A nation's leader blown apart by a suicide bomber who did not seem to have an identity. When the CBI's Special Investigation Team (SIT) was put together on May 22, 1991, a day after Rajiv Gandhi's assassination, the officers drawn from all over India feared they had a mystery on their hands, like the great unsolved assassinations of this century: John F. Kennedy's in the US and Olaf Palme's in Sweden.

Then the obsessive need of the ruthless LTTE to film their deeds -- investigators found a film lying in the mess of blood and flesh -- was enough to reveal its hand. "Like the best crimes, it missed the perfection it sought to achieve," says SIT's controversial chief D.R. Karthikeyan.

The pat on the back is well deserved. But so too is the criticism about Karthikeyan's known antagonism to the Justice M.C. Jain Commission of Inquiry probing to see if there was a larger conspiracy behind the assassination. "We could have finished earlier, but I had to keep running to Delhi to appear before the commission," admits Karthikeyan.

There is little doubt the sit did a fine job of investigation. It used the best scientific techniques and exhibited fine skills to pick up thousands of loose ends, like an unravelled tapestry, and weave it back together. It picked up bits of flesh from the remains of the belt bomb to match them with the assassin Dhanu and compare the DNA found on her severed limbs. Similarly, it drew blood from mastermind Sivarasan's father in Colombo and flew it back to India to check DNA compatibility. It called in a voice expert during the trials to match a voice from a wireless intercept with a prisoner. Matching skulls with faces, lifting months-old fingerprints from letters -- the list goes on.

The logistics were staggering. The sit had to translate questions into Tamil and provide to the accused more than one lakh pages of documents.
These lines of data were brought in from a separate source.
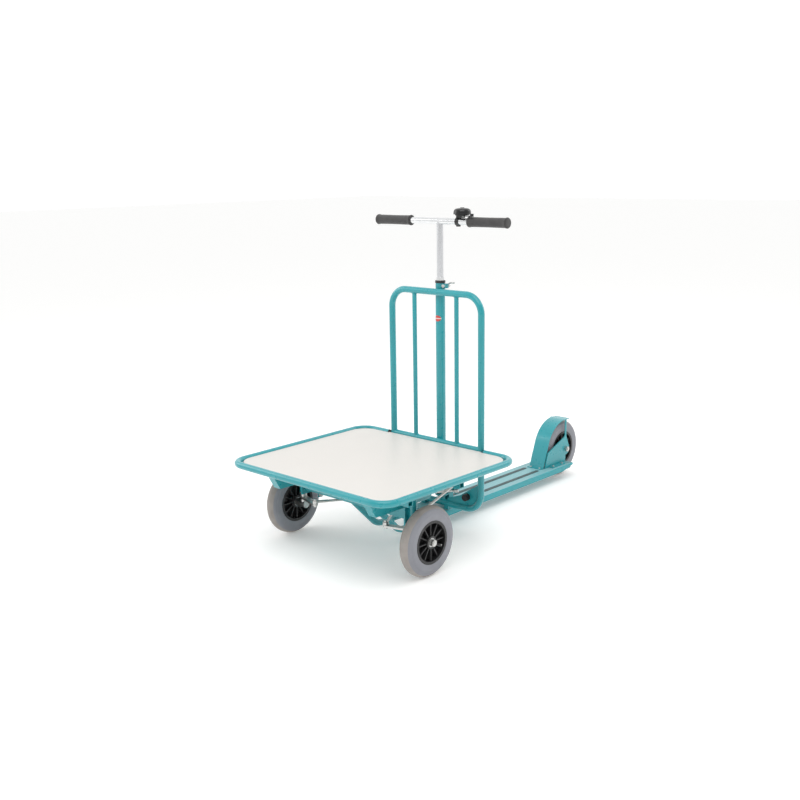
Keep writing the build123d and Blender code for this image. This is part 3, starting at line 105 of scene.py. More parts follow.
# ---- materials ---------------------------------------------------------------------------
class NodeSheet:
    """One material and the few kinds of shader node that the finishes are drawn with."""

    def __init__(self, name: str) -> None:
        """Start an empty sheet with its shader.

        Args:
            name: Name of the new material.
        """
        self.material = bpy.data.materials.new(name)
        self.material.use_nodes = True
        self.nodes = self.material.node_tree.nodes
        self.links = self.material.node_tree.links
        self.shader = self.nodes["Principled BSDF"]
        self.place = self.nodes.new("ShaderNodeTexCoord").outputs["Object"]

    def set(self, **values: float | Colour) -> None:
        """Set shader sockets directly, with _ for a space in each socket's name."""
        for key, value in values.items():
            name = key.replace("_", " ")
            self.shader.inputs[name].default_value = (*value, 1.0) if isinstance(value, tuple) else value

    def stretched(self, scale: Point) -> bpy.types.NodeSocket:
        """Return object coordinates stretched along each axis."""
        node = self.nodes.new("ShaderNodeMapping")
        node.inputs["Scale"].default_value = scale
        self.links.new(self.place, node.inputs["Vector"])
        return node.outputs["Vector"]

    def noise(self, scale: float, detail: float = 3.0, place: bpy.types.NodeSocket | None = None) -> bpy.types.NodeSocket:
        """Return a noise value.

        Args:
            scale: Grains per metre, about.
            detail: Number of finer layers.
            place: Coordinates, if not the plain object ones.

        Returns:
            The noise's value socket.
        """
        node = self.nodes.new("ShaderNodeTexNoise")
        node.inputs["Scale"].default_value = scale
        node.inputs["Detail"].default_value = detail
        self.links.new(place or self.place, node.inputs["Vector"])
        return node.outputs["Fac"]

    def ramp(self, value: bpy.types.NodeSocket, stops: Sequence[tuple[float, Colour]]) -> bpy.types.NodeSocket:
        """Return the colour that a value picks from a ramp."""
        node = self.nodes.new("ShaderNodeValToRGB")
        while len(node.color_ramp.elements) < len(stops):
            node.color_ramp.elements.new(1.0)
        for element, (at, colour) in zip(node.color_ramp.elements, stops):
            element.position = at
            element.color = (*colour, 1.0)
        self.links.new(value, node.inputs["Fac"])
        return node.outputs["Color"]

    def span(self, value: bpy.types.NodeSocket, low: float, high: float, start: float = 0.0,
             stop: float = 1.0) -> bpy.types.NodeSocket:
        """Return a value mapped from start..stop to low..high."""
        node = self.nodes.new("ShaderNodeMapRange")
        for key, number in (("From Min", start), ("From Max", stop), ("To Min", low), ("To Max", high)):
            node.inputs[key].default_value = number
        self.links.new(value, node.inputs["Value"])
        return node.outputs["Result"]

    def sum(self, kind: str, first: bpy.types.NodeSocket, second: bpy.types.NodeSocket | float) -> bpy.types.NodeSocket:
        """Return two values joined by one arithmetic operation."""
        node = self.nodes.new("ShaderNodeMath")
        node.operation = kind
        self.links.new(first, node.inputs[0])
        if isinstance(second, (int, float)):
            node.inputs[1].default_value = second
        else:
            self.links.new(second, node.inputs[1])
        return node.outputs["Value"]

    def mix(self, share: bpy.types.NodeSocket, first: bpy.types.NodeSocket,
            second: bpy.types.NodeSocket) -> bpy.types.NodeSocket:
        """Return two colours mixed by a share."""
        node = self.nodes.new("ShaderNodeMix")
        node.data_type = "RGBA"
        self.links.new(share, node.inputs["Factor"])
        self.links.new(first, node.inputs[6])
        self.links.new(second, node.inputs[7])
        return node.outputs[2]

    def axis(self, name: str) -> bpy.types.NodeSocket:
        """Return one object coordinate, X, Y or Z."""
        node = self.nodes.new("ShaderNodeSeparateXYZ")
        self.links.new(self.place, node.inputs["Vector"])
        return node.outputs[name]

    def colour(self, socket: bpy.types.NodeSocket) -> None:
        """Drive the base colour."""
        self.links.new(socket, self.shader.inputs["Base Color"])

    def roughness(self, socket: bpy.types.NodeSocket) -> None:
        """Drive the roughness."""
        self.links.new(socket, self.shader.inputs["Roughness"])

    def bump(self, height: bpy.types.NodeSocket, distance: float, strength: float = 1.0) -> None:
        """Drive the surface relief.

        Args:
            height: Relief between 0 and 1.
            distance: Depth of the relief in metres.
            strength: Share of the relief that is kept.
        """
        node = self.nodes.new("ShaderNodeBump")
        node.inputs["Distance"].default_value = distance
        node.inputs["Strength"].default_value = strength
        self.links.new(height, node.inputs["Height"])
        self.links.new(node.outputs["Normal"], self.shader.inputs["Normal"])


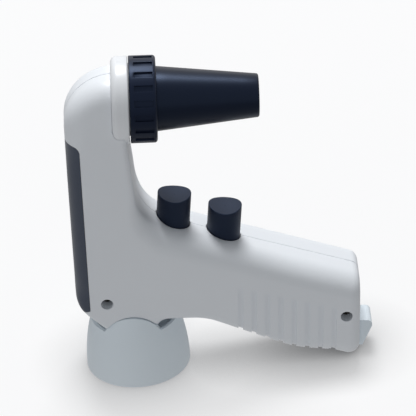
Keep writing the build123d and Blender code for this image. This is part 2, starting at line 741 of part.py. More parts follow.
def make_trigger(name):
    """Dished trigger button with its retaining flange and plunger boss."""
    length = TRIGGER_LENGTH + TRIGGER_DISH
    body = Pos(0, 0, TRIGGER_DISH - length / 2) * Cylinder(TRIGGER_RADIUS, length)
    dish_radius = (TRIGGER_RADIUS**2 + TRIGGER_DISH**2) / (2 * TRIGGER_DISH)
    dish = Pos(0, 0, dish_radius) * Rot(90, 0, 0) * Cylinder(dish_radius, 4 * TRIGGER_RADIUS)
    flange_v = -TRIGGER_LENGTH + TRIGGER_FLANGE_HEIGHT / 2
    body += Pos(0, 0, flange_v) * Cylinder(TRIGGER_RADIUS + TRIGGER_FLANGE, TRIGGER_FLANGE_HEIGHT)
    body -= dish
    rim = [edge for edge in body.edges() if edge.center().Z > -TRIGGER_DISH and edge.length > TRIGGER_RADIUS]
    body = fillet(rim, TRIGGER_RIM_ROUND)
    hollow = TRIGGER_LENGTH - TRIGGER_SKIN
    body -= Pos(0, 0, -TRIGGER_SKIN - hollow / 2) * Cylinder(TRIGGER_RADIUS - TRIGGER_WALL, hollow)
    boss = PLUNGER_BOSS_LENGTH
    body += Pos(0, 0, -TRIGGER_SKIN - boss / 2) * Cylinder(PLUNGER_RADIUS + PLUNGER_BOSS_WALL, boss)
    socket = TRIGGER_SKIN + boss - PLUNGER_START
    body -= Pos(0, 0, -PLUNGER_START - socket / 2) * Cylinder(PLUNGER_RADIUS, socket)
    return trigger_frame(name) * body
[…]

It had to engage lawyers and prepare defences for about 450 interlocutory petitions filed in regular courts by the accused and their lawyers. In four years, 288 witnesses were called, though more than 1,000 were mentioned.

But the investigation, like the crime, too was not perfect. A key suspect, landlord and smuggler Shanmugam -- a mine of information on the LTTE to which he provided logistical support -- supposedly committed suicide after escaping from the SIT's custody in August 1991. The indications seemed to point towards a death in custody.

At the end of it all, case No. 329/91 registered at Sriperumbudur was indeed solved. In that lies the triumph of the officers -- and the Indian state.